By Dan Spalding
News Now Warsaw
WARSAW — A Republican candidate running for Indiana Secretary of State said during a campaign stop in Warsaw on Saturday that she wants to revamp how Indiana elections are conducted to align more closely with the Constitution.
Jamie Reitenour met with a small group at the Warsaw Community Public Library and said she wants to pass legislation that would eliminate early voting, mail-in voting, and have all ballots counted that day at the grassroots level.
She said she also wants to eliminate the use of vote centers, which Kosciusko County and most other Indiana counties have adopted, in part, because it allows registered voters to cast ballots anywhere in the county instead of one assigned location.
Reitenour is one of two announced challengers to incumbent Secretary of State Diego Morales seeking the Republican nomination through a party convention this summer. Several Democratic Party candidates are also lining up to run through their convention.

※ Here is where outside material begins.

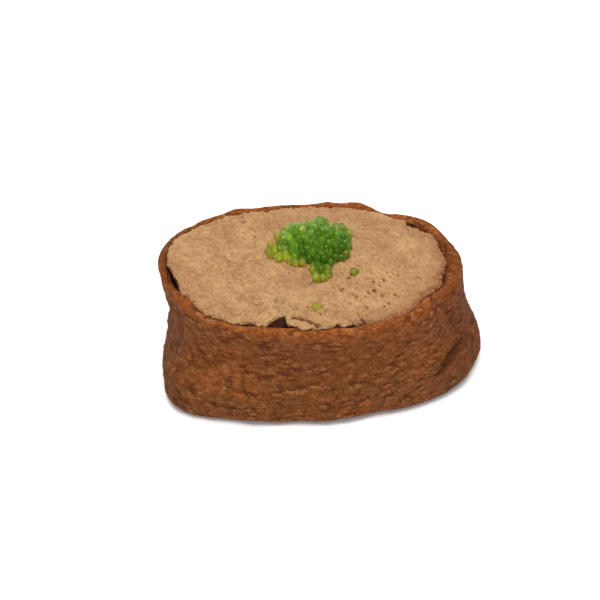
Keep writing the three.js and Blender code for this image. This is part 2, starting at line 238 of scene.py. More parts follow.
def turned_from(angle):
    """Degrees between an angle and each of the directions all round."""
    around = np.degrees(np.arctan2(out[:, 1], out[:, 0]))
    return (around - angle + 180) % 360 - 180


def facing(angle, end, full):
    """1 in the directions that face an angle to within full degrees, falling to 0 at end degrees."""
    return smoothstep(end, full, np.abs(turned_from(angle)))


UP = np.array([0.0, 0.0, 1.0])
FAR = 60.0  # rays at the pouch start this far out
NEAR = 5.0  # and rays at its lip this far
pouch_surface = surface_of("pouch")
out = directions(AROUND)


def wall_at(heights, inside=False):
    """Points of the pouch's wall in each direction at the given heights, seen from one side."""
    middle = POUCH_AXIS + UP * np.broadcast_to(heights, AROUND)[:, None]
    outer = middle + FAR * out
    return cast(pouch_surface, middle if inside else outer, outer if inside else middle)


def inwards(points, distance):
    return points - distance * out


rim = inwards(wall_at(UNDER_LIP), LIP_RADIUS)
rim_top = cast(pouch_surface, rim + 2 * NEAR * UP, rim * (1, 1, 0))[:, 2]
lip_height = rim_top - LIP_RADIUS
lip_middle = inwards(wall_at(lip_height), LIP_RADIUS)

foot = FOOT_HEIGHT * (1 - np.cos(np.linspace(0, np.pi / 2, FOOT_ROWS)))
foot[0] = LOWEST_ROW
above = np.linspace(0, 1, WALL_ROWS)[1:, None] * (lip_height - FOOT_HEIGHT) + FOOT_HEIGHT
wall = [wall_at(z) for z in foot] + [wall_at(z) for z in above]
base_edge = wall[0] * (1, 1, 0)
base_middle = POUCH_AXIS + 0 * base_edge
lip = []
for bend in np.linspace(0, np.pi, LIP_ROWS)[1:]:
    away = math.cos(bend) * out + math.sin(bend) * UP
    lip.append(cast(pouch_surface, lip_middle + NEAR * away, lip_middle))
lowest_inside = FLOOR_HEIGHT + FLOOR_EDGE
inside = [wall_at(np.maximum(lip_height - depth, lowest_inside), True) for depth in INNER_DEPTHS]
floor_middle = base_middle + FLOOR_HEIGHT * UP
floor_edge = inwards(inside[-1], FLOOR_EDGE)
floor_edge[:, 2] = FLOOR_HEIGHT
floor = [floor_middle + share * (floor_edge - floor_middle) for share in (1, 0.5, 0)]
base = [base_middle, base_middle + 0.5 * (base_edge - base_middle), base_edge]

outside = soften(np.array([*wall, *lip]), WALL_SOFTENING)
outside[:, :, 2] = np.maximum(outside[:, :, 2], 0)
creased = 0
for line, half_width, height in FOLDS:
    apart = to_line(outside[: len(wall)] - POUCH_AXIS, line)
    creased = creased + height * bell(apart, half_width)
outside[: len(wall)] += creased[:, :, None] * out
for place, half_width, height in SWELLS:
    apart = np.linalg.norm(outside - POUCH_AXIS - place, axis=-1)
    outside += height * bell(apart, half_width)[:, :, None] * out
for angle, spread, height in RIM_RISES:
    near_rim = smoothstep(*RISING_WALL, outside[:, :, 2])
    outside[:, :, 2] += height * near_rim * bell(turned_from(angle), spread)
lean = sum(far * bell(turned_from(angle), spread) for angle, spread, far in RIM_LEANS)
turned_in = smoothstep(0.3, 1.0, (np.arange(len(outside)) - len(wall)) / LIP_ROWS)
outside -= (turned_in[:, None] * lean)[:, :, None] * out
for row, depth in enumerate(INNER_DEPTHS):
    follows = max(0.0, 1 - depth / LEAN_DEPTH)
    inside[row] = inwards(inside[row], (lean * follows)[:, None])
pouch_rings = np.concatenate([base[:2], [base_edge], outside[1:], inside, floor])
below_rim = lip_height - pouch_rings[:, :, 2]
ring_number = np.arange(len(pouch_rings))[:, None]
on_lip = np.clip((ring_number - len(base) - len(wall) + 1) / LIP_ROWS, 0, 1)
rim_band = RIM_BAND + BROAD_RIM * bell(turned_from(BROAD_RIM_ANGLE), BROAD_RIM_SPREAD)
rim_fades = RIM_FULL - below_rim / (RIM_FADE * rim_band)
rim_shows = RIM_LEAST
for angle, half, share in RIM_SHOWS:
    shows = share * facing(angle, half + RIM_SHOWS_FADE, half - RIM_SHOWS_FADE)
    rim_shows = np.maximum(rim_shows, shows)
# The folds' heights are kept for the painted shade in their creases.
folded = np.zeros(pouch_rings.shape[:2])
folded[len(base) - 1 : len(base) - 1 + len(wall)] = creased
tint = 0
for place, half_width, share in TINTS:
    apart = np.linalg.norm(pouch_rings - POUCH_AXIS - place, axis=-1)
    tint = tint + share * bell(apart, half_width)
pouch_marks = {
    "tint": tint,
    "skin": smoothstep(2, 8, ring_number) * (1 - smoothstep(0.8, 1, on_lip)),
    "rim": rim_shows * np.maximum(np.clip(rim_fades, 0, RIM_FULL), RIM_FULL * (on_lip > 0)),
    "fold": folded,
    # Painted shade at the narrow ends of the pouch.
    "end": smoothstep(*END_SHADE_REACH, np.abs(pouch_rings[:, :, 0] - POUCH_AXIS[0])),
    "low": smoothstep(*LOW_HEIGHTS, pouch_rings[:, :, 2]),
}
pouch = ring_mesh("tofu_pouch", pouch_rings, pouch_marks)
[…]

Reitenour earned a bachelor’s degree from Southwest Missouri State University, and her career includes working as a mortgage broker and a compliance manager. She and her husband have five children who are homeschooled.
She ran for governor in 2024, finishing fifth among six candidates in the Republican primary.
Morales is finishing his first term in office.
The other announced Republican candidate is David Shelton, who was elected Knox County Clerk in 2018 and also serves as the Knox County Republican Party Chair.
Saturday’s event attracted eight people, plus two more who showed up near the end of the discussion.
Six of those ten people said they were running on the Republican ballot on May 5 in hopes of serving as delegates at the convention, which will be June 20 in Fort Wayne.
Reitenour contends that Morales promised to support legislation requiring the use of paper ballots but did not follow through.
She was joined by a representative of Citizens Coalition for Legislative Accountability, who cast doubt on the reliability of voting machines.
She also argues that widespread use of voting machines in recent years has coincided with a decrease in voter participation.
She was asked whether she’s concerned that eliminating early voting and mail-in voting would further suppress turnout.
“I really don’t see how people can make an argument that it wouldn’t produce more people coming out because you’re driving everyone to one time to where everybody is in the same place at the same time,” she said. “There’s a really good argument that just that alone would increase people’s desire to get out and be heard.”
She said she believes the secretary of state should have a more direct role in election policy, much of which is currently controlled by the Indiana Election Division and the Indiana Election Commission.
She also supports making Election Day a holiday.
She talked for an hour about election issues and her background, but avoided discussing controversial issues involving Morales over trips out of the country and the hiring of a relative to a six-figure job in the Secretary of State’s office.
She said voters are angry, tired, oppressed, and overtaxed, and said, “The last thing they need is a voice that’s trying to rival the political rat race with your typical political talk.”